• [Aim of the exercise]: Repeat the lines of the listing below exactly, starting at the line that contains "bpy.context.scene.collection.objects.link(rigid_bodies[body])" and running through the last line, both included, and only those.

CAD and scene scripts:
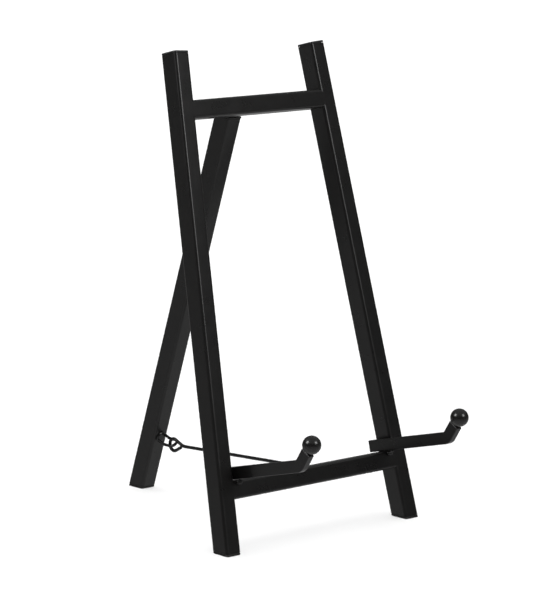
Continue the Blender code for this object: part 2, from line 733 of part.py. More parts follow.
SIDE_CUTTERS = [leg_side_cutter(side, word) for side, word in SIDES]
for side, word in SIDES:
    front_leg(side, word)
    top_plug(side, word)
    foot_pad(f"{word}_foot_pad", FRAME, leg_matrix(side), 0.0,
             TUBE_D / 2 * math.tan(LEAN))
    hook_arm(side, word)
    ball_tip(side, word)
    arm_weld(side, word)
crossbar("top_crossbar", TOP_BAR_UP, SIDE_CUTTERS)
crossbar("bottom_crossbar", BOTTOM_BAR_UP, SIDE_CUTTERS)
frame_leaf()
hinge_pin()
bar_eye()
leg_leaf()
rear_leg()
rear_foot_pad()
leg_eye_weld()
leg_eye()
stay_hook()
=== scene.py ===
"""Folding tabletop display easel: painted steel tube frame, hook arms with ball tips, hinged rear
leg and wire stay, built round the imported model."""
import json
import math

import bpy
from mathutils import Matrix, Vector


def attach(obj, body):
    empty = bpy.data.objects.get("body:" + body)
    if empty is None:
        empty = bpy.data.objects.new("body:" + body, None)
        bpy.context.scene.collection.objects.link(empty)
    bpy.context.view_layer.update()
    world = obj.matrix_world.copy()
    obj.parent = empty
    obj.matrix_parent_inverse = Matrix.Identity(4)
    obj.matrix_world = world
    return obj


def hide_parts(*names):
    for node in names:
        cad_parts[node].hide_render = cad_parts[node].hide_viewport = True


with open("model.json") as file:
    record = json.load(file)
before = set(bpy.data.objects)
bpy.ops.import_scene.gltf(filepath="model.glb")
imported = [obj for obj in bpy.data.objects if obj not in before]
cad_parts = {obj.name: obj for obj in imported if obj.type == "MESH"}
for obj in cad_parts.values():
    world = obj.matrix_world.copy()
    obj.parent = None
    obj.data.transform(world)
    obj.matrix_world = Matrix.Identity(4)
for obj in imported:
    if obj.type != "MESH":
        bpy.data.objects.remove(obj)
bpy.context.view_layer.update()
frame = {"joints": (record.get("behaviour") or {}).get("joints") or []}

MM = 0.001

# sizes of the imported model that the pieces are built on, in millimetres
LEAN = math.radians(14.1)
LEG_LENGTH = 336.0             # floor to leg top, measured up the frame's plane
FOOT_SPACING = 165.7           # front legs, centre to centre at the floor
TOP_SPACING = 123.6
TUBE_W = 12.5
TUBE_D = 15.0
TUBE_WALL = 1.2
TUBE_EDGE_R = 2.0
TOP_BAR_UP = 290.0
BOTTOM_BAR_UP = 36.5
SPLAY = math.atan((FOOT_SPACING - TOP_SPACING) / 2 / LEG_LENGTH)
LEG_RUN = LEG_LENGTH / math.cos(SPLAY)
FRAME_FOOT_Y = -69.0443        # where the legs' front faces meet the table
CAP_T = 1.5
CAP_EDGE = 0.5
PLUG_DEPTH = 8.0               # length of a plug's stub below its cap
STUB_CLEAR = 0.15              # stub inside the tube's wall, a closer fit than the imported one

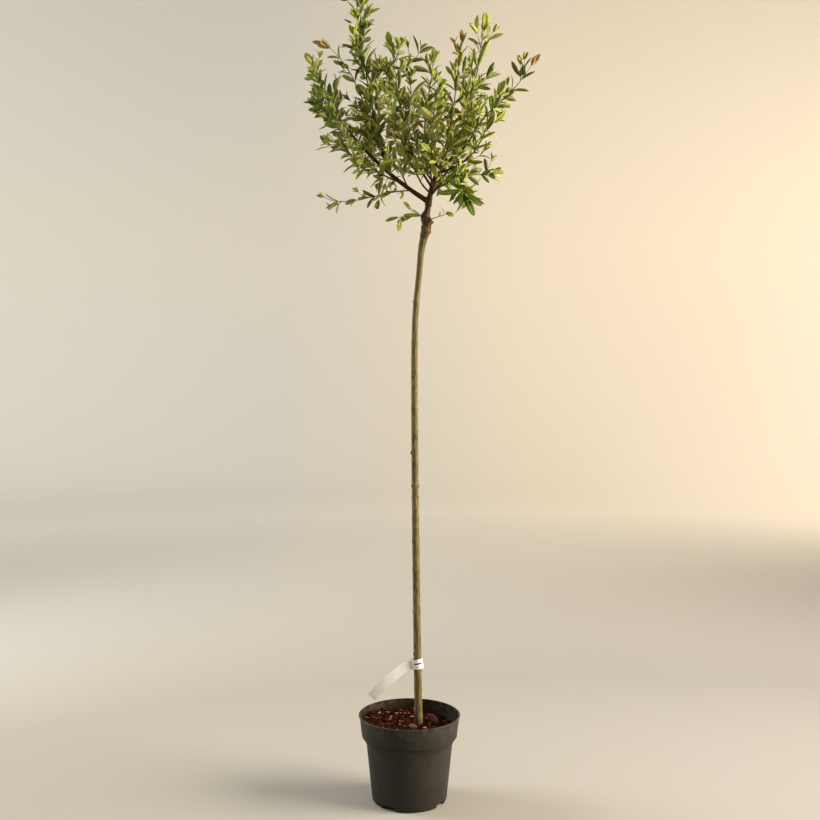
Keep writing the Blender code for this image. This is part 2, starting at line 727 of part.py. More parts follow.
def plan_stems(limbs):
    """Each mass's name, its stem line, the stem's radius where it starts, and its reach."""
    stems = []
    for mass in MASSES:
        bough_line, bough_radii = limbs[mass.bough]
        leaving = (bough_line[-1] - bough_line[-2]).normalized()
        start = bough_line[-1] + leaving * GAP
        end = crown_point(mass.heading, mass.out, mass.up)
        line = limb_line(start, end, mass.sweep, STEM_STEPS, leaving, mass.sag)
        stems.append((mass.name, line, bough_radii[-1], mass.reach))
    trunk = limbs["trunk"][0]
    for sucker in SUCKERS:
        root = min(trunk, key=lambda point: abs(point.z - sucker.height))
        away = direction(sucker.heading)
        start = root + away * (trunk_face(root.z, math.radians(sucker.heading)) + GAP * 2.0)
        end = crown_point(sucker.heading, sucker.out, sucker.up)
        line = limb_line(start, end, sucker.sweep, STEM_STEPS, away, sucker.sag)
        stems.append((sucker.name, line, SUCKER_RADIUS, sucker.reach))
    return stems


class Spaces:
    """Which mass each point of the crown belongs to: the one whose stem is nearest."""

    def __init__(self, stems, limbs):
        samples = []
        for number, (_, line, _, _) in enumerate(stems):
            samples += [(along(line, step / STEM_SAMPLES)[0], number) for step in range(STEM_SAMPLES + 1)]
        self.owners = [number for _, number in samples]
        self.stem_tree = KDTree(len(samples))
        for index, (point, _) in enumerate(samples):
            self.stem_tree.insert(point, index)
        self.stem_tree.balance()
        limb_samples = []
        for line, radii in limbs.values():
            for step in range(LIMB_SAMPLES + 1):
                place = step / LIMB_SAMPLES
                radius = radii[min(round(place * (len(radii) - 1)), len(radii) - 1)]
                limb_samples.append((along(line, place)[0], radius))
        self.radii = [radius for _, radius in limb_samples]
        self.limb_tree = KDTree(len(limb_samples))
        for index, (point, _) in enumerate(limb_samples):
            self.limb_tree.insert(point, index)
        self.limb_tree.balance()

    def holds(self, number, point, thick=0.0):
        """True where a point is well inside a mass's own space and clear of every limb."""
        found = self.stem_tree.find_n(point, STEM_NEIGHBOURS)
        own = min((away for _, index, away in found if self.owners[index] == number), default=None)
        if own is None:
            return False
        other = min((away for _, index, away in found if self.owners[index] != number), default=9.0)
        if own + 2.0 * (SPACE_MARGIN + thick) > other:
            return False
        for _, index, away in self.limb_tree.find_n(point, LIMB_NEIGHBOURS):
            if away < self.radii[index] + thick + LIMB_MARGIN:
                return False
        return True


def twig_line(start, heading, length):
    """A twig that sets off along its heading and turns up towards the sky."""
    up = Vector((0.0, 0.0, 1.0))
    line = [start]
    for step in range(TWIG_STEPS):
        lift = TWIG_LIFT * (step + 0.5) / TWIG_STEPS
        turned_up = heading.lerp(up, lift).normalized()
        line.append(line[-1] + turned_up * length / TWIG_STEPS)
    return line


def leaning(line, fraction, number, lean, wobble):
    """A direction that leans off a line by an angle, out through the middle of one of its three faces."""
    _, tangent = along(line, fraction)
    place = min(int(fraction * (len(line) - 1)), len(line) - 2)
    side, other = frames(line)[place]
    turn = math.tau * (number + 0.5) / TWIG_SIDES + wobble
    outward = side * math.cos(turn) + other * math.sin(turn)
    outward = (outward - tangent * outward.dot(tangent)).normalized()
    return tangent * math.cos(lean) + outward * math.sin(lean)


def plan_twigs(number, line, reach, spaces, chance):
    """The side twigs of one stem: each takes the longest length that stays in the mass's space."""
    twigs = []
    count = max(int(line_length(line) * (1.0 - BARE_STEM) / TWIG_SPACING), FEWEST_TWIGS)
    face = chance.randrange(TWIG_SIDES)
    for step in range(count):
        share = BARE_STEM + (1.0 - BARE_STEM) * (step + 0.3) / count
        lean = math.radians(TWIG_LEAN * chance.uniform(0.8, 1.1))
        heading = leaning(line, share, face + step, lean, chance.uniform(-0.3, 0.3))
        size = reach * (1.0 - 0.55 * share) * chance.uniform(0.8, 1.1)
        start, _ = along(line, share)
        while size > SHORTEST_TWIG:
            candidate = twig_line(start, heading, size)
            if all(spaces.holds(number, point, TWIG_RADIUS) for point in candidate[1:]):
                twigs.append(candidate)
                break
            size *= SHRINK
    return twigs


def leaf_fits(number, root, heading, across, size, spaces):
    """True where the leaf's tip, its sides and its middle stay in the mass's space."""
    middle = root + heading * size * LEAF_WIDEST
    half = across * LEAF_WIDTH / LEAF_LENGTH * size / 2.0
    tests = (root + heading * size, middle + half, middle - half, middle)
    return all(spaces.holds(number, point) for point in tests)


def plan_leaves(number, line, spaces, chance, bare):
    """Leaves set one after the other round a twig, and one at its tip; those that don't fit are skipped."""
    length = line_length(line)
    face = chance.randrange(TWIG_SIDES)
    places = []
    place = bare
    while place < length - LEAF_SPACING * 0.4:
        places.append(place / length)
        place += LEAF_SPACING * chance.uniform(0.9, 1.1)
    leaves = []
    for share in places + [1.0]:
        face += 1
        lean = math.radians(LEAF_LEAN * chance.uniform(0.75, 1.2) if share < 1.0 else TIP_LEAF_LEAN)
        heading = leaning(line, share, face, lean, chance.uniform(-0.2, 0.2))
        across = heading.cross(Vector((0.0, 0.0, 1.0)))
        if across.length < 0.1:
            across = heading.orthogonal()
        across.normalize()
        across.rotate(Matrix.Rotation(chance.uniform(-LEAF_ROLL, LEAF_ROLL), 3, heading))
        root = along(line, share)[0] - heading * LEAF_SINK
        size = LEAF_LENGTH * chance.uniform(LEAF_SMALLEST, 1.0)
        if leaf_fits(number, root, heading, across, size, spaces):
            leaves.append((root, heading, across, size))
    return leaves


def add_leaf(shape, root, heading, across, size):
    """A leaf of eight faces: widest past its middle, with a ridge on each side."""
    normal = heading.cross(across).normalized()
    width = LEAF_WIDTH / LEAF_LENGTH * size
    middle = root + heading * size * LEAF_WIDEST
    base = shape.verts.new(root)
    tip = shape.verts.new(root + heading * size)
    rim = (
        shape.verts.new(middle + across * width / 2.0),
        shape.verts.new(middle + normal * LEAF_THICKNESS / 2.0),
        shape.verts.new(middle - across * width / 2.0),
        shape.verts.new(middle - normal * LEAF_THICKNESS / 2.0),
    )
    for number in range(4):
        after = (number + 1) % 4
        shape.faces.new((base, rim[number], rim[after]))
        shape.faces.new((tip, rim[after], rim[number]))


def make_mass(number, stem, spaces, material):
    """One mass: its stem, twigs and leaves joined by a single union."""
    name, line, radius, reach = stem
    chance = random.Random(name)
    twigs = plan_twigs(number, line, reach, spaces, chance)
    leaves = plan_leaves(number, line, spaces, chance, line_length(line) * BARE_STEM * 2.0)
    for twig in twigs:
        leaves += plan_leaves(number, twig, spaces, chance, BARE_TWIG)
    joined = bpy.data.collections.new("joined")
    bpy.context.scene.collection.children.link(joined)
    for twig in twigs:
        shape = bmesh.new()
        add_tube(shape, twig, tapered(TWIG_RADIUS, TWIG_TIP_RADIUS, len(twig)), TWIG_SIDES)
        make_object("twig", shape, None, joined)
    for leaf in leaves:
        shape = bmesh.new()
        add_leaf(shape, *leaf)
        make_object("leaf", shape, None, joined)
    shape = bmesh.new()
    add_tube(shape, line, tapered(radius, STEM_TIP_RADIUS, len(line)), TWIG_SIDES)
    mass = make_object(name, shape, material)
    apply_boolean(mass, "UNION", joined)
    remove_with_mesh(joined.objects)
    bpy.data.collections.remove(joined)
    shade(mass, 40.0)


def make_foliage(limbs):
    stems = plan_stems(limbs)
    spaces = Spaces(stems, limbs)
    materials = [make_material("leaf green", colour, 0.6) for colour in LEAF_COLOURS]
    for number, stem in enumerate(stems):
        make_mass(number, stem, spaces, materials[number % len(materials)])


def main():
    clear_scene()
    make_pot()
    make_substrate()
    trunk = make_trunk()
    make_tag()
    limbs = plan_boughs(trunk)
    make_boughs(limbs)
    make_foliage(limbs)


main()
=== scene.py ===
"""Looks of the potted standard dappled willow: bark, leaves, substrate, pot and tag.

Metres, +Z up. The origin is the middle of the pot's flat underside, and -Y is the front.
Headings run in degrees round the vertical: 0 is right (+X), 90 is back, 180 is left, 270 is front.
"""
import json
import math
import random
from collections import namedtuple

import bpy
import numpy as np
from mathutils import Matrix, Vector, noise
from mathutils.kdtree import KDTree

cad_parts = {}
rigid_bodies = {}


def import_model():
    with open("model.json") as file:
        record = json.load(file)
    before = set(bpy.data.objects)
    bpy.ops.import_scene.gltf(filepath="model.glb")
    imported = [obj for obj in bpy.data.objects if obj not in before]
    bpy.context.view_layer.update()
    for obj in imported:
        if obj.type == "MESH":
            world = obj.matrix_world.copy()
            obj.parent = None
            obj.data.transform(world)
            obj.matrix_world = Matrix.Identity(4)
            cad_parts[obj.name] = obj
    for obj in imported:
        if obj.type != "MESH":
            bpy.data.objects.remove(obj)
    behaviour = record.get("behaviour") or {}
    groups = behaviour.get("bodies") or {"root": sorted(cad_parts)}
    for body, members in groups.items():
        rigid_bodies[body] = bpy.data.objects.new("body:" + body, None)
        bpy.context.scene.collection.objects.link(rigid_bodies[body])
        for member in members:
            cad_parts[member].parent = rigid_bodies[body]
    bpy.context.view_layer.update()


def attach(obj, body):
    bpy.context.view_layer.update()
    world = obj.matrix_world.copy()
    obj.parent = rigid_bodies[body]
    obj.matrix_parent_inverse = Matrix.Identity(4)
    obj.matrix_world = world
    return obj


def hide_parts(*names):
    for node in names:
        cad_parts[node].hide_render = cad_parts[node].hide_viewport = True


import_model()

NOISE_SEED = 1  # without a seed the noise vectors differ from run to run
UP = Vector((0.0, 0.0, 1.0))

# Camera, from the photograph's viewing angle
CAMERA_PLACE = (0.0013, -2.7572, 1.1161)
CAMERA_FALL = 4.328
CAMERA_LENS = 53.45
CAMERA_SENSOR = 36.0

# Studio
FLOOR_RADIUS = 5.0
COVE_RADIUS = 1.6
COVE_TOP = 5.0
FLOOR_SEGMENTS = 96
# Backdrop: the floor by the plant and the wall behind it, each on its cool left and its warm right side. The
# darker floor by the plant is painted shade against the lamps' pool of light, and the warm right side is
# painted warm light.
FLOOR_COOL = (0.37, 0.355, 0.315)
FLOOR_WARM = (0.38, 0.365, 0.35)
FLOOR_SHADE_MIDDLE = (0.5, -1.4, 0.0)  # the middle of the floor's painted shade, which pales towards the wall
WALL_COOL = (0.83, 0.845, 0.85)
WALL_WARM = (0.96, 0.90, 0.81)
FLOOR_FADE = (2.4, 5.6)  # how far off that middle it begins to pale, and where it is as pale as the wall
WARM_LIGHT_SIDE = (-0.9, 0.8)  # between which places, from left to right, cool turns to the painted warm light
WORLD_COLOUR = (1.0, 0.95, 0.84)
WORLD_STRENGTH = 0.48
# Area lights: place, what each is aimed at, colour, power, size, and how wide its beam fans out
LAMPS = {
    "key": ((3.3, -0.6, 1.7), (0.0, 0.0, 1.0), (1.0, 0.89, 0.72), 138.0, 2.4, 100.0),
    "fill": ((-3.0, 0.9, 1.9), (0.0, 0.0, 0.9), (0.96, 0.95, 0.91), 52.0, 1.6, 120.0),
    "wash": ((4.0, 2.6, 2.0), (0.4, 6.6, 1.6), (1.0, 0.86, 0.67), 54.0, 1.6, 120.0),
}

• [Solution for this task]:
        bpy.context.scene.collection.objects.link(rigid_bodies[body])
        for member in members:
            cad_parts[member].parent = rigid_bodies[body]
    bpy.context.view_layer.update()


def attach(obj, body):
    bpy.context.view_layer.update()
    world = obj.matrix_world.copy()
    obj.parent = rigid_bodies[body]
    obj.matrix_parent_inverse = Matrix.Identity(4)
    obj.matrix_world = world
    return obj


def hide_parts(*names):
    for node in names:
        cad_parts[node].hide_render = cad_parts[node].hide_viewport = True


import_model()

NOISE_SEED = 1  # without a seed the noise vectors differ from run to run
UP = Vector((0.0, 0.0, 1.0))

# Camera, from the photograph's viewing angle
CAMERA_PLACE = (0.0013, -2.7572, 1.1161)
CAMERA_FALL = 4.328
CAMERA_LENS = 53.45
CAMERA_SENSOR = 36.0

# Studio
FLOOR_RADIUS = 5.0
COVE_RADIUS = 1.6
COVE_TOP = 5.0
FLOOR_SEGMENTS = 96
# Backdrop: the floor by the plant and the wall behind it, each on its cool left and its warm right side. The
# darker floor by the plant is painted shade against the lamps' pool of light, and the warm right side is
# painted warm light.
FLOOR_COOL = (0.37, 0.355, 0.315)
FLOOR_WARM = (0.38, 0.365, 0.35)
FLOOR_SHADE_MIDDLE = (0.5, -1.4, 0.0)  # the middle of the floor's painted shade, which pales towards the wall
WALL_COOL = (0.83, 0.845, 0.85)
WALL_WARM = (0.96, 0.90, 0.81)
FLOOR_FADE = (2.4, 5.6)  # how far off that middle it begins to pale, and where it is as pale as the wall
WARM_LIGHT_SIDE = (-0.9, 0.8)  # between which places, from left to right, cool turns to the painted warm light
WORLD_COLOUR = (1.0, 0.95, 0.84)
WORLD_STRENGTH = 0.48
# Area lights: place, what each is aimed at, colour, power, size, and how wide its beam fans out
LAMPS = {
    "key": ((3.3, -0.6, 1.7), (0.0, 0.0, 1.0), (1.0, 0.89, 0.72), 138.0, 2.4, 100.0),
    "fill": ((-3.0, 0.9, 1.9), (0.0, 0.0, 0.9), (0.96, 0.95, 0.91), 52.0, 1.6, 120.0),
    "wash": ((4.0, 2.6, 2.0), (0.4, 6.6, 1.6), (1.0, 0.86, 0.67), 54.0, 1.6, 120.0),
}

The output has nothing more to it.